The article noted that the unions were prepared to accept the cuts, provided they were achieved through “voluntary redundancy.” It noted that some workers fear other attacks were planned, including a pay freeze or ending the final salary pension scheme.

A statement given to Walesonline by Ford referred to the role of the unions: “We are starting consultations with our union partners and other key stakeholders to implement a comprehensive transformation plan aimed at strengthening the Ford brand … The strategy will result in fewer jobs—both hourly and salaried—but it is premature to speculate on how many as we have just begun discussions with our Works Council and union partners … [W]e aim to achieve the reduction in labour costs through voluntary employee separations and will be working closely with social partners and other stakeholders.”

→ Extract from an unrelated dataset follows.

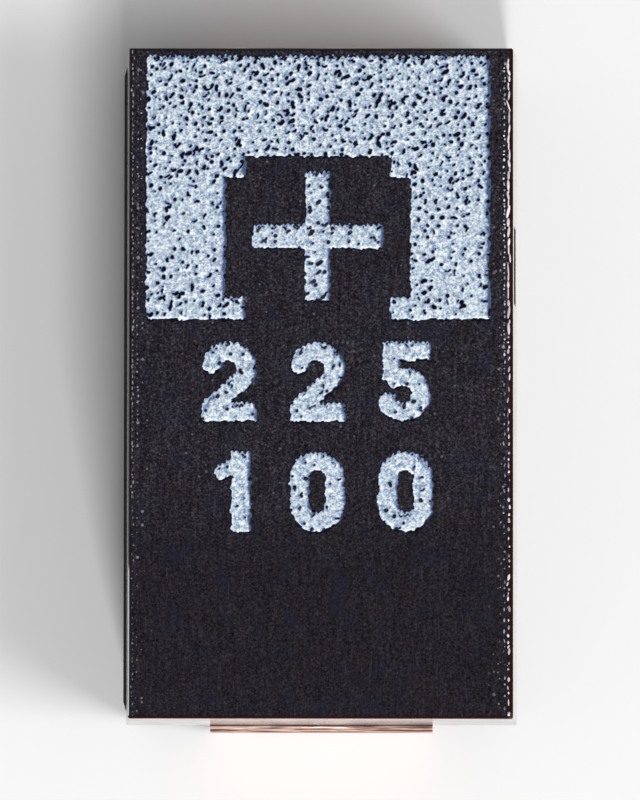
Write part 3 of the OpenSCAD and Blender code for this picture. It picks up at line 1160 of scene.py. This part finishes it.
    def raise_relief(self, piece: Piece) -> None:
        """Moves the border onto the ragged outline, sinks the pits and records how sooty and how shaded each
        place is, and its painted relief light and shade.

        Args:
            piece: the cut sheet.
        """
        self.select_border("VERT")
        bpy.ops.object.mode_set(mode="OBJECT")
        border = np.zeros(len(piece.data.vertices), dtype=bool)
        piece.data.vertices.foreach_get("select", border)
        flat = read_vectors(piece.data.vertices, "co")
        at = self.spread(flat[:, 0] + 0.5, flat[:, 1] + 0.5)
        distance, step = self.shadowed_outline(at), 0.004
        slope_x = (self.shadowed_outline(at.moved(step, 0)) - distance) / step
        slope_y = (self.shadowed_outline(at.moved(0, step)) - distance) / step
        steepness = np.maximum(slope_x ** 2 + slope_y ** 2, 0.25)
        shift = np.clip(distance / steepness, -0.6 * self.cell, 0.6 * self.cell) * border
        at = at.moved(-shift * slope_x, -shift * slope_y)
        soot_and_shade, relief_light = self.burn(at)
        pits = np.clip((soot_and_shade - self.halo[0]) / (1 - self.halo[0]), 0, 1)
        shoulder = np.clip(-self.worn_outline(at) / self.shoulder, 0, 1)
        ripple = self.ripples[0] * self.noise(at, 0.05, 7) + self.ripples[1] * self.noise(at, 0.027, 8)
        height = self.top + self.proud * (0.3 + 0.7 * shoulder) + (ripple - self.pit_depth * pits) * shoulder
        piece.data.vertices.foreach_set("co", (np.column_stack((at.x, at.y, height)) * MM).ravel())
        record(piece.data, "soot_and_shade", soot_and_shade)
        record(piece.data, "relief_light", relief_light)
        piece.data.update()

    def close(self) -> None:
        """Gives the mark its side wall and underside."""
        self.select_border("EDGE")
        down = (0, 0, (self.bottom - self.top) * MM)
        bpy.ops.mesh.extrude_region_move(TRANSFORM_OT_translate={"value": down})
        bpy.ops.transform.resize(value=(1, 1, 0), center_override=(0, 0, self.bottom * MM))
        bpy.ops.mesh.fill(use_beauty=False)
        bpy.ops.mesh.select_all(action="SELECT")
        bpy.ops.mesh.normals_make_consistent(inside=False)
        bpy.ops.object.mode_set(mode="OBJECT")

    def build(self, wardrobe: Wardrobe) -> None:
        """Makes the mark.

        Args:
            wardrobe: the materials.
        """
        piece = self.lay_sheet()
        self.cut_out(piece)
        self.raise_relief(piece)
        self.close()
        wardrobe.finish(piece, "lasered_resin")


@dataclass
class Marking:
    """The whole marking: the polarity band, the sign in its window and two rows of plain numbers."""

    wardrobe: Wardrobe
    case: Piece
    letters: Lettering = Lettering()
    rows: tuple[tuple[Numeral, ...], ...] = (
        (Numeral.TWO, Numeral.TWO, Numeral.FIVE),
        (Numeral.ONE, Numeral.ZERO, Numeral.ZERO),
    )
    row_places: Pair = (0.02, -1.125)
    column_pitch: float = 0.918
    shift: float = -0.035
    sign_place: float = 1.53
    sign_bars: Pair = (0.238, 1.335)
    margin: float = 0.09
    sunk: float = 0.01

    def build_band(self, pocket: BandPocket) -> None:
        """Fills the pocket with the band's burnt skin.

        Args:
            pocket: the pocket.
        """
        LaserMark(
            "polarity_band", pocket.distance, (pocket.low[0] - self.margin, pocket.low[1] - self.margin),
            (pocket.high[0] + self.margin, pocket.high[1] + 0.05), pocket.rim, pocket.floor + 0.0005, seed=3,
            pits_per_mm2=158, crowded_above=pocket.high[1] - 0.25, sparse_below=pocket.low[1] + 1.3,
            swell=(0.008, -0.021, 0.008), right_shadow_line=0.036, shade_fringe=0.055,
        ).build(self.wardrobe)

    def build_mark(self, name: str, shape: Outline, middle: Pair, half: Pair, pocket: BandPocket,
                   **looks: object) -> None:
        """Makes one mark that stands on the face.

        Args:
            name: the piece's name.
            shape: the mark's outline round the origin.
            middle: where it stands.
            half: half its width and half its length.
            pocket: the band's pocket, whose rim is the face.
            **looks: the mark's seed and pits.
        """
        x, y = middle
        across, along = (size + self.margin for size in half)
        LaserMark(name, lambda at: shape(at.moved(-x, -y)), (x - across, y - along), (x + across, y + along),
                  pocket.rim, pocket.rim - self.sunk, **looks).build(self.wardrobe)

    def sign(self, at: Spots) -> Array:
        """The distance to the plus sign, whose two bars are one bar turned."""
        thin, long = (size / 2 for size in self.sign_bars)
        return np.minimum(*(view.rectangle((-thin, -long), (thin, long)) for view in (at, Spots(at.y, at.x))))

    def build(self) -> None:
        """Makes every mark, each one a piece of its own."""
        pocket = BandPocket.find(self.case)
        self.build_band(pocket)
        long = self.sign_bars[1] / 2
        self.build_mark("plus_sign", self.sign, (self.shift, self.sign_place), (long, long), pocket, seed=21,
                        pits_per_mm2=95)
        for row, (numerals, place) in enumerate(zip(self.rows, self.row_places), start=1):
            for column, numeral in enumerate(numerals, start=1):
                self.build_mark(
                    f"numeral_{row}_{column}", partial(self.letters.distance, numeral),
                    (self.shift + (column - 2) * self.column_pitch, place),
                    (self.letters.width / 2, self.letters.height / 2), pocket, seed=40 + 10 * row + column,
                    pits_per_mm2=52, pit_length=0.045, pit_radius=(0.008, 0.017),
                )


# The blisters


@dataclass(frozen=True)
class BlisterRow:
    """One row of blisters along a side of the top face. Lengths are in millimetres."""

    side: int
    inset: float
    width: Pair
    length: Pair
    gap: Pair
    # How strongly the row's blisters are painted with a highlight.
    glint: Pair
    span: Pair = (-3.38, 3.3)


@dataclass
class RimBlisters:
    """The rows of small blisters just inside the long rims of the top face."""

    wardrobe: Wardrobe
    top: float
    half_width: float = MouldedResin.half_width
    seed: int = 5
    height: float = 0.009
    wander: float = 0.010
    cut_level: float = -0.12
    steepness: float = 1.7
    turn: float = 0.12
    # The +X rows, which face the light, carry a stronger painted highlight than the -X rows.
    rows: tuple[BlisterRow, ...] = (
        BlisterRow(1, 0.026, (0.015, 0.032), (0.04, 0.15), (-0.025, 0.006), (0.50, 1.0), (0.5, 3.34)),
        BlisterRow(1, 0.027, (0.012, 0.030), (0.02, 0.075), (-0.01, 0.07), (0.25, 1.0), (-3.46, 0.5)),
        BlisterRow(1, 0.073, (0.011, 0.024), (0.014, 0.04), (0.004, 0.05), (0.15, 0.85), (0.2, 3.34)),
        BlisterRow(1, 0.073, (0.010, 0.022), (0.012, 0.05), (0.02, 0.13), (0.06, 0.45), (-3.40, 0.2)),
        BlisterRow(1, 0.115, (0.008, 0.018), (0.010, 0.03), (0.04, 0.30), (0.05, 0.30)),
        BlisterRow(-1, 0.020, (0.010, 0.018), (0.014, 0.05), (0.006, 0.05), (0.06, 0.34), (-1.2, 3.44)),
        BlisterRow(-1, 0.024, (0.009, 0.016), (0.012, 0.035), (0.01, 0.09), (0.03, 0.17), (-3.46, -1.2)),
        BlisterRow(-1, 0.073, (0.009, 0.022), (0.012, 0.03), (0.02, 0.12), (0.04, 0.28), (-0.6, 3.40)),
        BlisterRow(-1, 0.070, (0.008, 0.018), (0.010, 0.03), (0.04, 0.26), (0.03, 0.14), (-3.42, -0.6)),
        BlisterRow(-1, 0.110, (0.008, 0.020), (0.010, 0.03), (0.03, 0.30), (0.05, 0.55), (1.2, 3.40)),
    )

    def model_blister(self) -> bpy.types.Mesh:
        """Models one blister: a low dome, cut flat below, one unit long and wide.

        Returns:
            Its mesh.
        """
        deselect_everything()
        bpy.ops.mesh.primitive_ico_sphere_add(subdivisions=2, radius=0.5)
        blister = bpy.context.object
        bpy.ops.object.mode_set(mode="EDIT")
        bpy.ops.mesh.select_all(action="SELECT")
        cut = (0, 0, self.cut_level)
        bpy.ops.mesh.bisect(plane_co=cut, plane_no=(0, 0, 1), clear_inner=True, use_fill=True)
        bpy.ops.mesh.select_all(action="SELECT")
        bpy.ops.transform.resize(value=(1, 1, self.steepness), center_override=cut)
        bpy.ops.mesh.normals_make_consistent(inside=False)
        bpy.ops.object.mode_set(mode="OBJECT")
        mesh = blister.data
        bpy.data.objects.remove(blister)
        return mesh

    def place_row(self, row: BlisterRow, mesh: bpy.types.Mesh, random: np.random.Generator) -> list[Piece]:
        """Copies the blister along one row.

        Args:
            row: the row.
            mesh: the blister's mesh.
            random: the source of its variation.

        Returns:
            The copies.
        """
        copies = []
        y = row.span[0]
        while y < row.span[1]:
            length, width = random.uniform(*row.length), random.uniform(*row.width)
            x = row.side * (self.half_width - row.inset) + random.normal(0, self.wander / 2)
            turn = Matrix.Rotation(random.normal(0, self.turn), 4, "Z")
            move = Matrix.Translation((x * MM, (y + length / 2) * MM, (self.top + 0.1 * self.height) * MM))
            size = Matrix.Diagonal((width * MM, length * MM, self.height * MM * random.uniform(0.6, 1.0), 1))
            copy = bpy.data.objects.new("blister", mesh.copy())
            copy.data.transform(move @ turn @ size)
            # Each blister's share of painted highlight.
            record(copy.data, "glint", np.full(len(copy.data.vertices), random.uniform(*row.glint)))
            bpy.context.scene.collection.objects.link(copy)
            copies.append(copy)
            y += length + random.uniform(*row.gap)
        return copies

    def build(self) -> None:
        """Makes every row as one piece."""
        mesh = self.model_blister()
        random = np.random.default_rng(self.seed)
        copies = [copy for row in self.rows for copy in self.place_row(row, mesh, random)]
        deselect_everything()
        for copy in copies:
            copy.select_set(True)
        bpy.context.view_layer.objects.active = copies[0]
        bpy.ops.object.join()
        piece = bpy.context.object
        piece.name = piece.data.name = "rim_blisters"
        self.wardrobe.finish(piece, "blistered_resin")


# The studio


@dataclass(frozen=True)
class Lamp:
    """A soft square lamp that points at the part. Lengths are in metres, its power in watts."""

    name: str
    place: Triple
    size: float
    power: float

    def hang(self) -> None:
        """Hangs the lamp."""
        light = bpy.data.lights.new(self.name, "AREA")
        light.shape = "SQUARE"
        light.size = self.size
        light.energy = self.power
        lamp = bpy.data.objects.new(self.name, light)
        lamp.location = self.place
        lamp.rotation_euler = (-Vector(self.place)).to_track_quat("-Z", "Y").to_euler()
        bpy.context.scene.collection.objects.link(lamp)


@dataclass
class Studio:
    """A pale floor, soft lamps and the camera. Lengths are in metres."""

    floor_size: float = 2.0
    floor_colours: tuple[Colour, Colour] = ((0.788, 0.788, 0.788), (0.80, 0.80, 0.80))
    world_level: float = 0.34
    lamps: tuple[Lamp, ...] = (
        Lamp("key_lamp", (0.022, -0.20, 0.14), 0.04, 0.45),
        Lamp("fill_lamp", (0.19, -0.07, 0.25), 0.12, 0.58),
    )
    sensor: float = 36.0
    camera_distance: float = 0.085
    camera_turn: Triple = (2.5, 0.40, 0.06)
    frame_height: float = 8.316 * MM
    aim: Pair = (-0.008 * MM, -0.179 * MM)

    def lay_floor(self) -> None:
        """Lays a plain pale floor at the solder plane."""
        deselect_everything()
        bpy.ops.mesh.primitive_plane_add(size=self.floor_size)
        floor = bpy.context.object
        floor.name = "floor"
        material = bpy.data.materials.new("pale_floor")
        material.use_nodes = True
        coat = Coat(material.node_tree, {})
        cloud = coat.add("TexNoise", Vector=coat.place, Scale=40.0, Detail=1.0).outputs["Fac"]
        coat.paint(Roughness=0.9, Specular_IOR_Level=0.1, Base_Color=coat.blend(cloud, *self.floor_colours))
        floor.data.materials.append(material)

    def light_world(self) -> None:
        """Fills the room with an even pale light."""
        world = bpy.data.worlds.new("room")
        bpy.context.scene.world = world
        world.use_nodes = True
        background = world.node_tree.nodes["Background"]
        background.inputs["Color"].default_value = (1.0, 1.0, 1.0, 1.0)
        background.inputs["Strength"].default_value = self.world_level

    def set_camera(self, top: float) -> None:
        """Stands the camera almost straight above the top face.

        Args:
            top: the height of the top face.
        """
        camera = bpy.data.cameras.new("camera")
        camera.sensor_width = self.sensor
        camera.lens = self.sensor * self.camera_distance / self.frame_height
        camera.clip_start = 0.001
        camera.clip_end = 10.0
        viewer = bpy.data.objects.new("camera", camera)
        tilt, side, roll = (math.radians(angle) for angle in self.camera_turn)
        leaned = Euler((tilt, side, 0)).to_matrix()
        viewer.location = Vector((*self.aim, top)) + leaned @ Vector((0, 0, self.camera_distance))
        viewer.rotation_euler = (leaned @ Matrix.Rotation(roll, 3, "Z")).to_euler()
        bpy.context.scene.collection.objects.link(viewer)
        bpy.context.scene.camera = viewer

    def build(self, top: float) -> None:
        """Sets up the studio.

        Args:
            top: the height of the part's top face.
        """
        self.lay_floor()
        for lamp in self.lamps:
            lamp.hang()
        self.light_world()
        self.set_camera(top)
        bpy.context.scene.view_settings.view_transform = "Standard"


def main() -> None:
    """Builds the looks in order."""
    logging.basicConfig(level=logging.INFO, format="%(message)s")
    wardrobe = Wardrobe({effect: effect.build() for effect in Effect})
    CapacitorBody(wardrobe).dress()
    Marking(wardrobe, frame["nodes"]["moulded_case"]).build()
    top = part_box("moulded_case")[1][2]
    RimBlisters(wardrobe, top / MM).build()
    Studio().build(top)


if __name__ == "__main__":
    main()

This statement demonstrates that the unions are nothing but management partners. Following Ford’s announcement, Unite issued a January 11 press statement by Des Quinn, its national officer for the automotive industry, that could have been written by Ford’s PR department. It stated, “Over the last two decades the UK car industry has experienced a renaissance of which we can all be proud of. [sic] The challenge for government, the carmakers and the unions in the near future is to fight very hard to maintain the environment that made that success possible.”

This is nothing more than a call for workers in the UK to accept lower wages and more exploitative conditions.

Workers at Ford must break free of the stranglehold of the unions and wage an independent, international struggle. New organisations—rank-and-file workplace committees, democratically controlled by the workers and independent of the unions—must be set up based on unifying and mobilising car workers in Britain and internationally in defence of the social right to a secure, well-paid job.